* [INSTRUCTIONS TO FOLLOW]: Using the listing below, set down each line from the line containing "Continue the build123d" through the line containing "lines and scuffs.", both ends included, exactly and with nothing added.

■ ■ ■ ■ ■

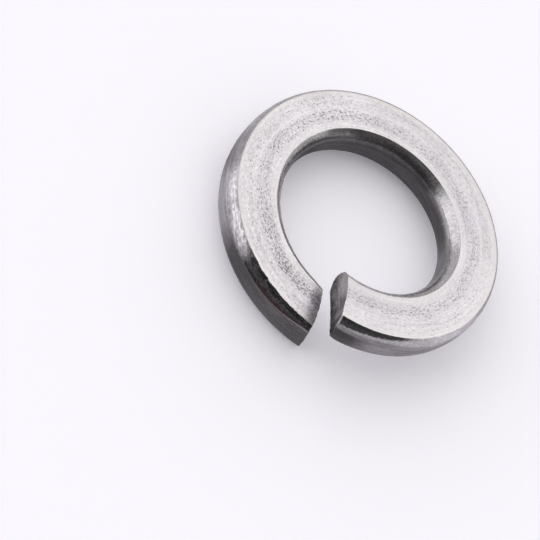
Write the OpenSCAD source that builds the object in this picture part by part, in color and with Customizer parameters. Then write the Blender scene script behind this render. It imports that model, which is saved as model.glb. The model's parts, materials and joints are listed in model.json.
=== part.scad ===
// Spring lock washer: one left-hand turn of rolled flat bar, sheared through and left sprung open.
// The bore axis is Z, and the lowest point of the coil is at Z = 0.

/* [Ring] */
// Diameter of the bore
bore_d = 8.9; // [8.1:0.1:12]
// Width of the bar, from the bore to the rim
bar_w = 2.9; // [2.2:0.05:4]
// Thickness of the bar
bar_t = 1.95; // [1.5:0.05:3]
// Height that the coil climbs in one turn, which sets the two ends apart
rise = 1.9; // [0.6:0.05:3]

/* [Bar section] */
// Width of the rounding at the rim, across the flat face
rim_round_w = 0.22; // [0.15:0.01:0.6]
// Height of the rounding at the rim, down the wall
rim_round_h = 0.7; // [0.15:0.01:0.72]
// Width of the rounding at the bore, across the flat face
bore_round_w = 0.45; // [0.15:0.01:0.6]
// Height of the rounding at the bore, down the wall
bore_round_h = 0.7; // [0.15:0.01:0.72]
// Angle that a rounding turns through before it meets the flat face at a crisp edge
round_turn = 62; // [45:1:80]
// Hollow that the rolls leave along the middle of each flat face
face_hollow = 0.03; // [0:0.005:0.06]

/* [Split] */
// Direction of the split around the axis, counter-clockwise from +X
split_at = 315; // [0:5:355]
// Clear width of the split, at the middle of the bar
split_w = 0.4; // [0.2:0.01:0.8]
// Turn of the upper end's sheared face away from the radius
upper_skew = 17; // [-20:1:20]
// Turn of the lower end's sheared face away from the radius
lower_skew = 10; // [-20:1:20]
// Lean of the upper end's sheared face from upright, at the rim
upper_lean = 12; // [0:1:18]
// Lean of the lower end's sheared face from upright, at the rim
lower_lean = 9; // [0:1:18]
// Bow of both sheared faces, from the middle of the bar to its edges
shear_bow = 0.12; // [0:0.01:0.25]
// Depth that the shear drags each end's struck edge over
drag_depth = 0.12; // [0:0.01:0.25]
// Length of bar that the drag reaches
drag_reach = 0.7; // [0.3:0.05:1.5]
// Share of the upper rim rounding's height that is left at the lower end
narrow_share = 0.28; // [0.2:0.02:1]
// Length of bar over which that rounding narrows towards the lower end
narrow_reach = 4; // [1:0.1:6]

/* [Fineness] */
// Steps along the coil
coil_steps = 108; // [72:12:144]
// Steps around each rounding
round_steps = 3; // [2:1:4]

/* [Hidden] */
$fn = 180;
bore_r = bore_d / 2;
rim_r = bore_r + bar_w;
mid_r = bore_r + bar_w / 2;
face_steps = 4;
// Share of the even spacing that is left between the steps at the coil's ends, where the shape changes fastest
end_crowding = 0.7;
// The roundings stop this many degrees short of the wall, so that they cross it at a clean edge
wall_break = 24;
// Bar stock left past the rim and the bore, which the two true walls then trim away
stock = 0.04;
bar_colour = [0.74, 0.73, 0.73];

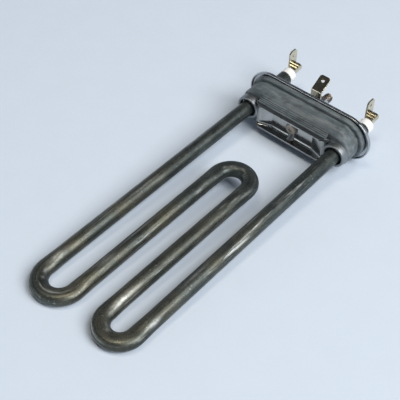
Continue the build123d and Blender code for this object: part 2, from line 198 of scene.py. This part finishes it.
def sheath_material():
    """Annealed sheath: dark blue grey oxide, warmer where it ran hot, with drawing lines and scuffs.

    The mesh carries the tube's own straightened coordinates, so the lines follow it round the bends.
    """
    mat, tree, bsdf = new_material("sheath_oxide")
    coords = attribute(tree, "straight")
    drawn = stretched(tree, coords, DRAWN_TUBE)
    cool = mottle(tree, coords, 90, 5, {0.35: COOL_OXIDE_DARK, 0.65: COOL_OXIDE}, 0.6)
    warm = mottle(tree, coords, 60, 5, {0.35: WARM_OXIDE_DARK, 0.65: WARM_OXIDE}, 0.6)
    heat = ramp(tree, share_along(tree, "Y", HEAT_FROM_Y, HEAT_TO_Y), {0.0: 0.0, 0.55: 0.8, 1.0: 0.7})
    blotch = mottle(tree, coords, 30, 3, {0.40: 0.25, 0.60: 1.0})
    tinted = blend(tree, multiply(tree, heat, blotch), cool, warm)
    lines = mottle(tree, drawn, 900, 4, {0.30: 0.62, 0.72: 1.40}, 0.7)
    pits = mottle(tree, coords, 1500, 3, {0.34: 0.45, 0.46: 1.0}, 0.7)
    pitted = multiply(tree, multiply(tree, tinted, lines), pits)
    specks = mottle(tree, coords, 800, 5, {0.62: 0.0, 0.70: 0.9}, 0.8)
    scuff = mottle(tree, drawn, 420, 6, {0.60: 0.0, 0.70: 1.0}, 0.75)
    patchy = mottle(tree, coords, 700, 5, {0.38: 0.35, 0.60: 1.0}, 0.8)
    rubbed = multiply(tree, attribute(tree, "rub", "Color"), patchy)
    worn = lighten(tree, lighten(tree, specks, scuff), rubbed)
    tree.links.new(blend(tree, worn, pitted, BARE_SHEATH), bsdf.inputs["Base Color"])
    tree.links.new(mottle(tree, coords, 260, 4, {0.3: 0.32, 0.7: 0.48}), bsdf.inputs["Roughness"])
    bsdf.inputs["Metallic"].default_value = 0.8
    bsdf.inputs["Specular IOR Level"].default_value = 0.35
    lined = bump(tree, bsdf, noise(tree, drawn, 1600, 3), 0.25, 0.04 * MM)
    bump(tree, bsdf, noise(tree, coords, 1300, 4), 0.30, 0.05 * MM, lined)
    return mat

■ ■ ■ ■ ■

* [OUTPUT BELOW]:
Continue the build123d and Blender code for this object: part 2, from line 198 of scene.py. This part finishes it.
def sheath_material():
    """Annealed sheath: dark blue grey oxide, warmer where it ran hot, with drawing lines and scuffs.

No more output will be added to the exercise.